Judge Edward Lander convened a court in the affected county to hear the settlers’ claims of corpus. To prevent the judge from ordering their release, the governor sent a colonel of the state militia to stop the court from proceeding. Col. Benjamin Shaw stopped the hearing, arrested the judge, and brought him before the governor in Olympia.

Once Lander was in Olympia, Stevens ordered him released on the grounds that Olympia was not under martial law and thus he had no right to hold him there without charges. The newly freed jurist immediately convened a court in Olympia, issuing writs of habeas corpus for the imprisoned settlers and a contempt of court citation for the governor. He also sent marshals to arrest Stevens for contempt.

When the governor heard what Lander had done, he immediately declared Olympia to be under martial law as well and ordered Lander’s arrest, sending a company of volunteers to take the judge into custody again.

The governor’s forces were successful and Lander’s marshals were not, so Lander was once more arrested and brought to the governor. Stevens offered to release the judge again if he would promise not to re-open his court without permission. When Lander refused, he was imprisoned with the settlers he had tried to free.

Justice Is Ultimately Served

When details of what had occurred reached the ailing chief justice of the Territorial Supreme Court, Francis Chenowith, he rose from his sickbed to travel by canoe to the heart of the dispute, where he convened a court to continue where Lander had left off. Stevens sent troops to break up this court as well, but Chenowith was ready: he had ordered the county sheriff to organize a posse of 50 men to defend his court. When the soldiers found the posse awaiting their arrival, they retreated rather than risk bloodshed.

The whole saga finally came to a close when the court-martial Stevens had ordered to try the settlers ruled that it did not have jurisdiction, and recommended that the settlers be tried in civil court. Now without allies, the governor capitulated, and released the settlers and, for the second time, Judge Lander.

The settlers returned home, but for Lander it wasn’t over yet. He convened a court yet again and found Stevens guilty of contempt of court, sentencing him to pay a $50 fine. For this offense Stevens performed the act, unique thus far in American history, of issuing a pardon for himself.

The episode was a disgrace from start to finish. For playing the petty tyrant throughout, Stevens was censured by the territorial legislature and the U.S. Senate, and reprimanded by the secretary of State. Nevertheless, he remained popular in the colony and would eventually serve with distinction as a general in the Union Army until he was killed at the Battle of Chantilly.

Self-Pardon Destroys the Law

It’s instructive that the first precedent for pardoning oneself can be found in one of the strangest outbursts of banana republicanism in American history.
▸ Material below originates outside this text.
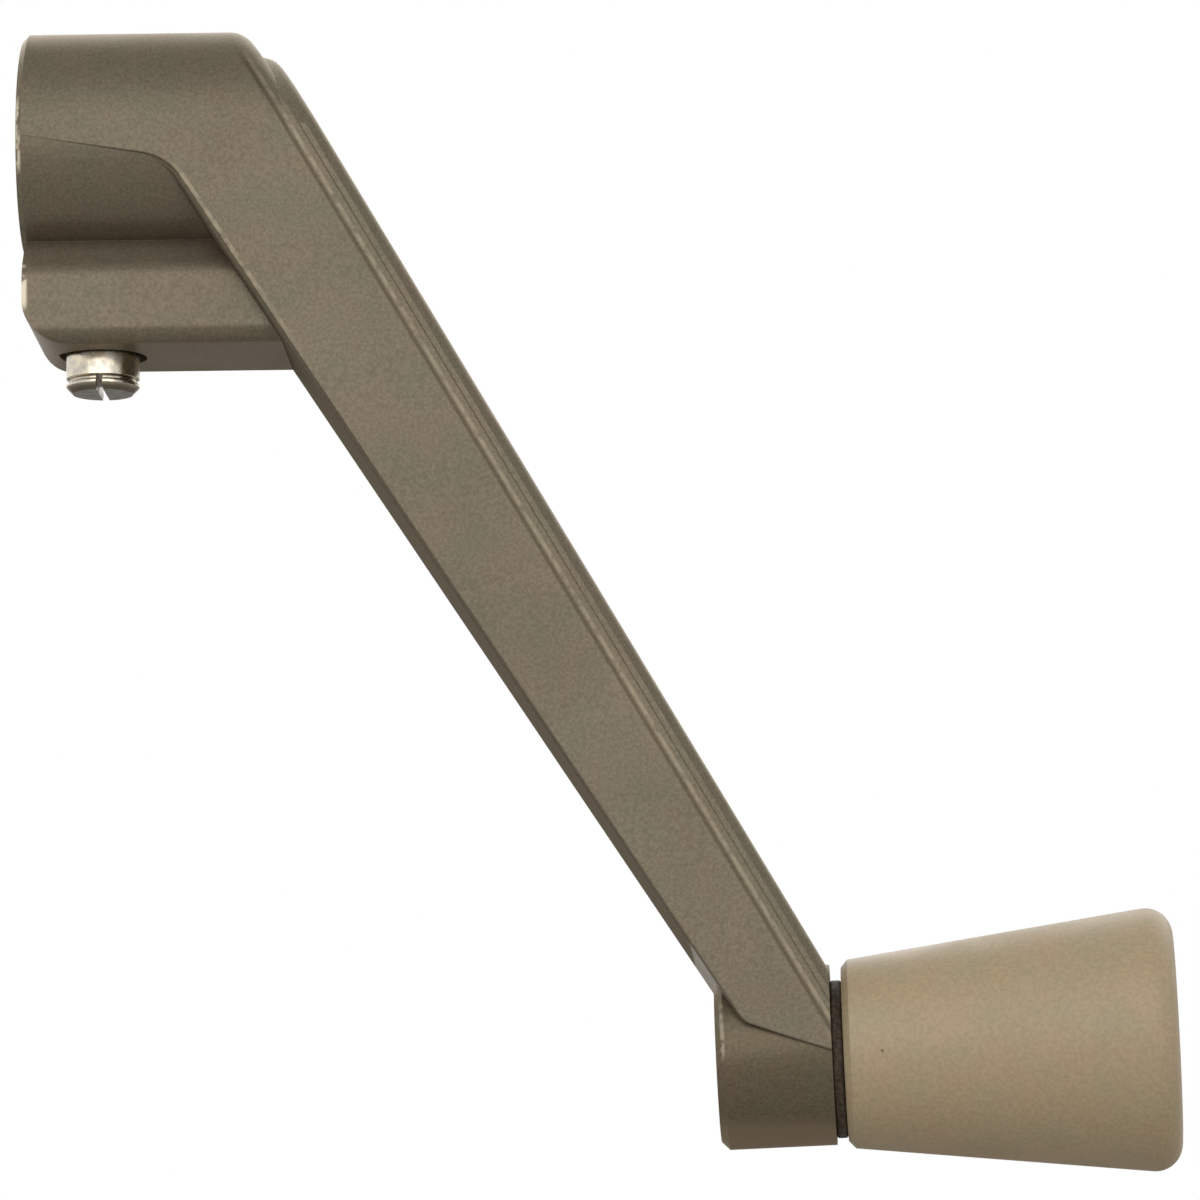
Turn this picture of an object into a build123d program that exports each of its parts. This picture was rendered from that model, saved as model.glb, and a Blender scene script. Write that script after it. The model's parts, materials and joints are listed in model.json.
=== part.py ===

Just as it is inappropriate to declare martial law for the purpose of preventing a court’s proceedings, it is a violation of democratic norms for a governor or president to pardon himself, because an executive who can pardon himself or herself cannot be constrained by the bounds of law.

Much of the Trump presidency has involved the rejection of the “old playbook” in favor of the new. Yet for the sake of American democracy, President Trump would do well to leave Stevens’s playbook in the history section, where it belongs.